WW: I think there are different kinds of people; some are only interested in what they're familiar with and others only with what they're not familiar with. I'm part of the latter group, and I only want to listen to things I don't understand. Late John Coltrane was like that, as well as Magma and Sparks—I didn't get any of that music on the first listen.

AAJ: You've mentioned Charles Noyes (of the Toy Killers) as an influence before. What is he even doing and how does it fit into your work?

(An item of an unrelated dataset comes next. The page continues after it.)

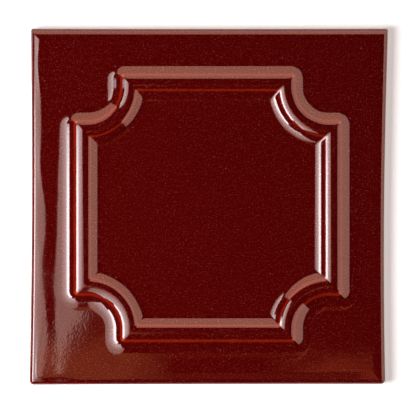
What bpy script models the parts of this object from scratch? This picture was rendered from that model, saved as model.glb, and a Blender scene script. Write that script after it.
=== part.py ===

WW: [laughs] Well, listen to the track "Victimless Crime" (which is sort of the main Toy Killers track that anybody knew), the drumming on that, and if you think of where a sixteen year old drummer into weird music might be, you'd see how I thought "Oh, this guy is totally fucking everything up." He wasn't coming at music from a drummer's perspective; he wanted to make music and decided to play drums. He also liked Japanese Noh music and Korean music, not rock and roll, so what was he going to do with this instrument? I didn't have to know that to like it—when I first heard no wave, it sounded exactly like I knew it would sound. It was like I had come home or something; not everything challenging is hard on you at first. I've done some pretty extreme music and I'm not surprised when it's not understood or even liked.

AAJ: Could we delve into your influences a bit more? We've talked about Noyes, and with Hiroshi Yamazaki's drumming, there's a similarity there. You've mentioned Rashied Ali, too, so could you talk about that a bit more?

WW: First off, I don't see myself as a drummer but as someone who plays the drums. My main interest is in execution of concepts, but I've had the most work as a drummer so I've concentrated on that. My influences go beyond the instruments—I'm interested in great thinkers with great visions, people like [filmmaker] Alejandro Jodorowsky, [composer] Iannis Xenakis, Cecil Taylor or the Marx Brothers or [graphic artist] Jack Kirby. If I were to list my drum influences it would be a mile long because I like a lot of drummers and they were all in good contexts at some point. When I was young, I liked weird music, so I gravitated to as much weird stuff as was available. Keep in mind that there wasn't as much weird music then, so anything I could find had to be good. The playing field was small and difficult, so that kept it interesting.

Weasel Walter One of the first things to appeal to me was punk rock, back in the early '80s. Punk led the way to no wave, the Residents, Ornette Coleman's electric bands, then into free jazz which led to modern classical music, Balinese gamelan and death metal. Stumbling around looking for the light switch is again a good analogy, and I've always had a voracious appetite for music. As far as my drum influences go, there are a lot—I may have taken little parts from each drummer, rather than whole concepts. Punk drummers like Rat Scabies from the Damned, Jerry Nolan from Johnny Thunders' band, as well as free jazz drummers like Beaver Harris, Sunny Murray, and Andrew Cyrille.

The Europeans were harder to hear back then, but I really liked Jamie Muir from the Music Improvisation Company—it was the most fractured shit I'd heard. That whole European (especially English) approach that Derek Bailey and Evan Parker had—the alien bug music—imagine hearing that as a sixteen year old; it was mind-blowing. To have coherence and power while making the most obtuse sounds possible—that was incredible. In the early '90s, [guitarist] Kevin Drumm got me into death metal, and up to that point I was a snob who thought metal was all about spandex and big hair. I heard the second Deicide album and loved it—those drummers have really had a definite effect on my playing.

I'm a polymath in some regard, because some people focus on my free drumming as being implicitly derived from death metal; that's more of an assumption on the part of critics who think I've come from rock music into improvisation when that's not really the case—I've been doing both as long. I don't have any more recognition in the rock field; the levels of obscurity are on a pretty even keel. It's interesting that certain people assume I'm a dilettante rock guy trying to play free. It just happens to be that there was more work for me in the rock milieu, and I certainly still do that, but there is more given back in the free jazz milieu.

AAJ: The Luttenbachers' early stuff had [multi-instrumentalist] Hal Russell, which was the basis of the whole thing.

WW: That's the first serious recording that I did in 1992 (Live at WNUR, Coat-Tail Records), and nothing could be more free jazz than that record. I sort of hit the ground running; when I moved to Chicago, I wanted to play free jazz and kick ass, and I was an impetuous little bastard and things didn't quite work out the way I'd planned. I'd been playing that kind of stuff for years and I was ready to go. Meeting Hal Russell was very important—that CD still sells for some reason, which I find fascinating.